(WORK TO DO)
Copy out all of the data below with no alterations.

─── DATASET EXTRACT

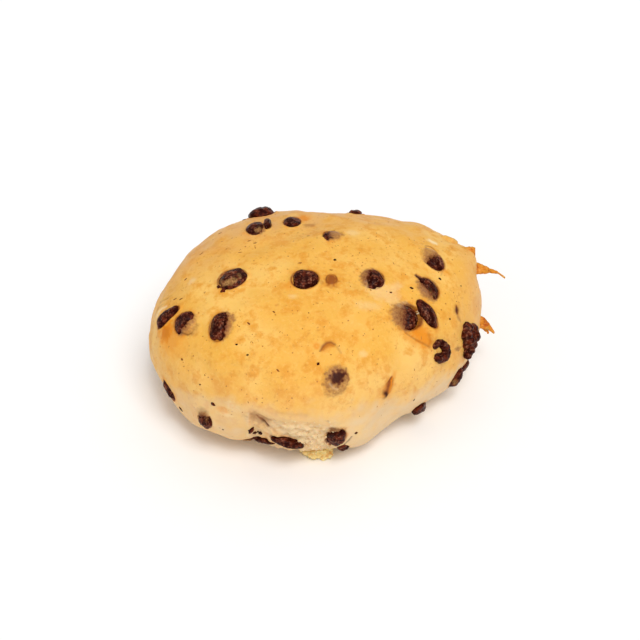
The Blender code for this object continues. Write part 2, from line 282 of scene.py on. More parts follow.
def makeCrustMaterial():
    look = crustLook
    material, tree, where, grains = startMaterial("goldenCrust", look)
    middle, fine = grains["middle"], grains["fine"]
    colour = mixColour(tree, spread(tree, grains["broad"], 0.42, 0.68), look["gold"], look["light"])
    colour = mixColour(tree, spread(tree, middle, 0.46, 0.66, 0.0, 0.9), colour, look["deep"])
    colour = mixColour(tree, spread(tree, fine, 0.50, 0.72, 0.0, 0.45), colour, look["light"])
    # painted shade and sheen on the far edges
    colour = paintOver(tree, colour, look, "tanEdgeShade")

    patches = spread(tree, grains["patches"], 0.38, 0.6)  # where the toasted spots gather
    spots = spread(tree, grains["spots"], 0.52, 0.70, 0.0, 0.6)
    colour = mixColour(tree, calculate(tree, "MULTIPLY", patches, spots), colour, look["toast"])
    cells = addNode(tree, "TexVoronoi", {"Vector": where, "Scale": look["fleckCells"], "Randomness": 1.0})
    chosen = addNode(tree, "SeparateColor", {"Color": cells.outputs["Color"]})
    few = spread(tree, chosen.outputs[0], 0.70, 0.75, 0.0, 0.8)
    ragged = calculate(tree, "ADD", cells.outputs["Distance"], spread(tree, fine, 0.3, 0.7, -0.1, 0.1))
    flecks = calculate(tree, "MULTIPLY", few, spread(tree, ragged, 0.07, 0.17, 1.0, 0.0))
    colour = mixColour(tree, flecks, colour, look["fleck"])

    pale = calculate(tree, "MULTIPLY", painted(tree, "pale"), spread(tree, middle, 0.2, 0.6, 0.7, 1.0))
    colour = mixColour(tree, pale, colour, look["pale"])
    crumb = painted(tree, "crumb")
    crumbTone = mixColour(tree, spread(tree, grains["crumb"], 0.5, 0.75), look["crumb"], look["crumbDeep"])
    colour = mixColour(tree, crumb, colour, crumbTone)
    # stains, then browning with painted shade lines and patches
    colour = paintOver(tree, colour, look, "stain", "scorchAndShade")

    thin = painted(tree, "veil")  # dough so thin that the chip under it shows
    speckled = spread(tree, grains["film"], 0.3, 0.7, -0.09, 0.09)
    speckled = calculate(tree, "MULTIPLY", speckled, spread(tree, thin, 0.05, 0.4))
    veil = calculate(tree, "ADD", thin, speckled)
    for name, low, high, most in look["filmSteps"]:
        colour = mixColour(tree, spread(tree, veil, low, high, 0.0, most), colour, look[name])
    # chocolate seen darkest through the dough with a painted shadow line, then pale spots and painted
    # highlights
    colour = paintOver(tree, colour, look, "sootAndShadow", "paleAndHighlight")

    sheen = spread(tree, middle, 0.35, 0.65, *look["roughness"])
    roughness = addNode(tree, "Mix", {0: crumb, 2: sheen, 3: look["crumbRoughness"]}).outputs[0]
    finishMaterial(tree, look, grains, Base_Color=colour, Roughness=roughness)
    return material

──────

(THE ANSWER)
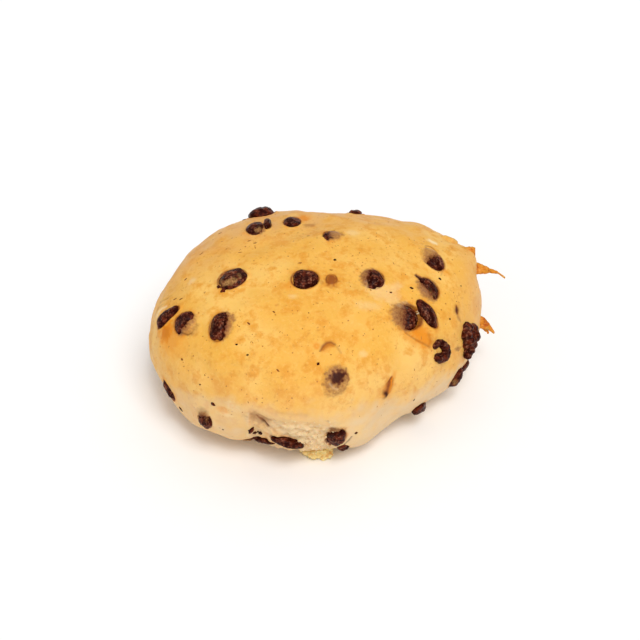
The Blender code for this object continues. Write part 2, from line 282 of scene.py on. More parts follow.
def makeCrustMaterial():
    look = crustLook
    material, tree, where, grains = startMaterial("goldenCrust", look)
    middle, fine = grains["middle"], grains["fine"]
    colour = mixColour(tree, spread(tree, grains["broad"], 0.42, 0.68), look["gold"], look["light"])
    colour = mixColour(tree, spread(tree, middle, 0.46, 0.66, 0.0, 0.9), colour, look["deep"])
    colour = mixColour(tree, spread(tree, fine, 0.50, 0.72, 0.0, 0.45), colour, look["light"])
    # painted shade and sheen on the far edges
    colour = paintOver(tree, colour, look, "tanEdgeShade")

    patches = spread(tree, grains["patches"], 0.38, 0.6)  # where the toasted spots gather
    spots = spread(tree, grains["spots"], 0.52, 0.70, 0.0, 0.6)
    colour = mixColour(tree, calculate(tree, "MULTIPLY", patches, spots), colour, look["toast"])
    cells = addNode(tree, "TexVoronoi", {"Vector": where, "Scale": look["fleckCells"], "Randomness": 1.0})
    chosen = addNode(tree, "SeparateColor", {"Color": cells.outputs["Color"]})
    few = spread(tree, chosen.outputs[0], 0.70, 0.75, 0.0, 0.8)
    ragged = calculate(tree, "ADD", cells.outputs["Distance"], spread(tree, fine, 0.3, 0.7, -0.1, 0.1))
    flecks = calculate(tree, "MULTIPLY", few, spread(tree, ragged, 0.07, 0.17, 1.0, 0.0))
    colour = mixColour(tree, flecks, colour, look["fleck"])

    pale = calculate(tree, "MULTIPLY", painted(tree, "pale"), spread(tree, middle, 0.2, 0.6, 0.7, 1.0))
    colour = mixColour(tree, pale, colour, look["pale"])
    crumb = painted(tree, "crumb")
    crumbTone = mixColour(tree, spread(tree, grains["crumb"], 0.5, 0.75), look["crumb"], look["crumbDeep"])
    colour = mixColour(tree, crumb, colour, crumbTone)
    # stains, then browning with painted shade lines and patches
    colour = paintOver(tree, colour, look, "stain", "scorchAndShade")

    thin = painted(tree, "veil")  # dough so thin that the chip under it shows
    speckled = spread(tree, grains["film"], 0.3, 0.7, -0.09, 0.09)
    speckled = calculate(tree, "MULTIPLY", speckled, spread(tree, thin, 0.05, 0.4))
    veil = calculate(tree, "ADD", thin, speckled)
    for name, low, high, most in look["filmSteps"]:
        colour = mixColour(tree, spread(tree, veil, low, high, 0.0, most), colour, look[name])
    # chocolate seen darkest through the dough with a painted shadow line, then pale spots and painted
    # highlights
    colour = paintOver(tree, colour, look, "sootAndShadow", "paleAndHighlight")

    sheen = spread(tree, middle, 0.35, 0.65, *look["roughness"])
    roughness = addNode(tree, "Mix", {0: crumb, 2: sheen, 3: look["crumbRoughness"]}).outputs[0]
    finishMaterial(tree, look, grains, Base_Color=colour, Roughness=roughness)
    return material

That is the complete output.